Ferrante has the same challenge. No matter how hard you try to desribe an object with words, it still won’t fully capture its presence and meaning. While capturing the totality of an object is hard, it is even harder to capture the totality of experience itself.
“The “genuine ‘real life’,” as Dostoyevsky called it, is an obsession, a torment for the writer. With greater or less ability we fabricate fictions not so that the false will seem true but to tell the most unspeakable truth with absolute faithfulness through the fiction,” she writes. This is fiction’s greatest magic trick when done well — and it is Ferrante’s speciality.
Of course what matters isn’t just the object that you’re depicting, but the position from which you’re attempting to portray it. If you’re painting a person, is it from the perspective of their profile, from behind, from a birds-eye view? The author’s relationship to the object creates the narrative with which they describe it.
“From an aspirant to absolute realism I had become a disheartened realist, who now said to herself: I can recount “out there” only if I also recount the me who is out there along with all the rest,” Ferrante writes.
When she initially started writing, Ferrante struggled with this “I”. Writing in the detached and objective third person felt unnatural. “Even when I was around thirteen … and had the impression that my writing was good, I felt that someone was telling me what should be written and how. At times he was male but invisibile. I didn’t even know if he was my age or grown up, perhaps old. … I imagined becoming male yet at the same time remaining female.”
I imagine this is the case for many of us when we write. A voice — from somewhere — dictates to us the correct words in the correct order. The voice is distinguished and wise, so we trust it and follow its advice.
This voice, according to Ferrante, the way it speaks, the things it finds funny, its moral compass, and so on, is composed of the swirl of stories, newspapers, films, television, songs we have consumed “almost without noticing.”
Writing down what this voice tells you is fine, but it’s imitating a style and telling us what we already know. As Malevich would have said, it’s copying. But this leads to an uncomfortable paradox. If they very way we think and speak is not our own, how are we to ever create anything original and insightful?
Ferrante uses Ingeborg Bachmann’s words to explain. “We have to work hard with the bad lagnauge that we have inherited to arrive at that language which has never yet ruled, but which rules our intuition, and which we imitate.”
Bachmann goes on, “I believe that old images, like Mörike’s and Goethe’s, can no longer be used, that they shouldn’t be used anymore, because in our mouths they sound false. We have to find true sentences, which correspond to the condition of our conscience and to this changed world.”
This ability to take existing “bad language” and contort it effectively around our “changed world” is the mark of a great writer. The greatest writers can take a language of cliches and transform them into new cliches, new images which will in turn settle into the minds of future generations and dictate sentences to them from the backseat.
The potential of creating a voice that can speak through the minds of many is, while not in itself the goal of writing, its power.

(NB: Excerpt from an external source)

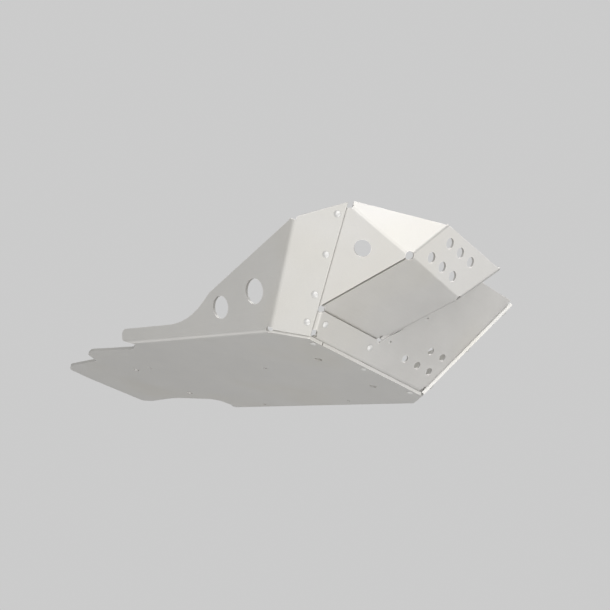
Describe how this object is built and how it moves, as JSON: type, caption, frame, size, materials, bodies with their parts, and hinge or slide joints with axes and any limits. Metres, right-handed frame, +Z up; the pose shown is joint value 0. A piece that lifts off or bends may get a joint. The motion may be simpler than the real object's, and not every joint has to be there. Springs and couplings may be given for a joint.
{
  "type": "motorcycle skid plate",
  "caption": "Folded aluminium skid plate for a motorcycle: flat bottom with side panels, front chamfers and a riveted front guard with a vented bulge.",
  "frame": {"origin": "middle of the front pair of fixing holes, on the underside of the bottom plate", "axes": "+X forward, +Y to the vehicle's left, +Z up"},
  "size_m": [0.6926, 0.3802, 0.1605],
  "materials": {
    "main_sheet": "satin, bead blasted",
    "guard_sheet": "satin, bead blasted",
    "rivet": "satin"
  },
  "bodies": {
    "root": {"main_plate": "main_sheet", "front_guard": "guard_sheet", "rivet_right_1": "rivet", "rivet_right_2": "rivet", "rivet_right_3": "rivet", "rivet_right_4": "rivet", "rivet_left_1": "rivet", "rivet_left_2": "rivet", "rivet_left_3": "rivet", "rivet_strip_right": "rivet", "rivet_strip_left": "rivet", "rivet_bottom_right": "rivet", "rivet_bottom_middle": "rivet", "rivet_bottom_left": "rivet"}
  },
  "joints": []
}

Our sense of humanity and the people that populated its past are, absent some technology like the Animus, understood almost exclusively through literary representation.
Literature, as a reflection of this rich past, is an imperfect mirror and grows more imperfect with distance — especially if the literature is sparse, poorly written, or written by only a select few. This feeling is particularly salient when, like Ferrante, you grow up reading works written only by men and suddenly as a thirteen-year-old have an elderly man dictating essays to you from your head.
This is why the act of writing, applying old words to the novelty of your station, is a crucial contribution to the catalogue of humanity. It is an act that is not only additive, but also generative in that it influences the perception of the present and the perspective of the future for all those who read it.
It’s how — and why — Malevich used standard paints on a flat canvas to invent new worlds and new forms. Malevich’s style of suprematism eventually became a cliche itself, but a cliche that has stayed with us and influenced the path of art forever more.
Ferrante opens In The Margins with a poem by Gaspara Stampa, a great Italian Renaissance poet writing in the 16th century.
If I, a low and abject woman, may
Bear, deep within myself, so bright a flame,
Why should I not show the world today
A mark of the style and vein of that same?
If, to a place I could not seek to claim,
Love’s new, unfamiliar spark has raised me,
Why should it not, with fresh skill, equally,
Give ‘pain’ and ‘pen’ in me an equal name?
And if not by the simple force of nature
Perchance by some miracle, that may
Overcome, exceed, break every measure.
How this might be I cannot truly say,
I only know that, with my great venture,
I feel my heart sets a new style in play.
“If … I who feel that I am a woman to throw out, a woman without any value, am still capable of containing in myself a flame of love so sublime, why shouldn’t I have at least a little inspiration and some beautiful words to give shape to that fire and show it to the world?”
This question is the driving question of Ferrante’s life, and ought to be the driving question of anyone capable of containing in themselves this flame.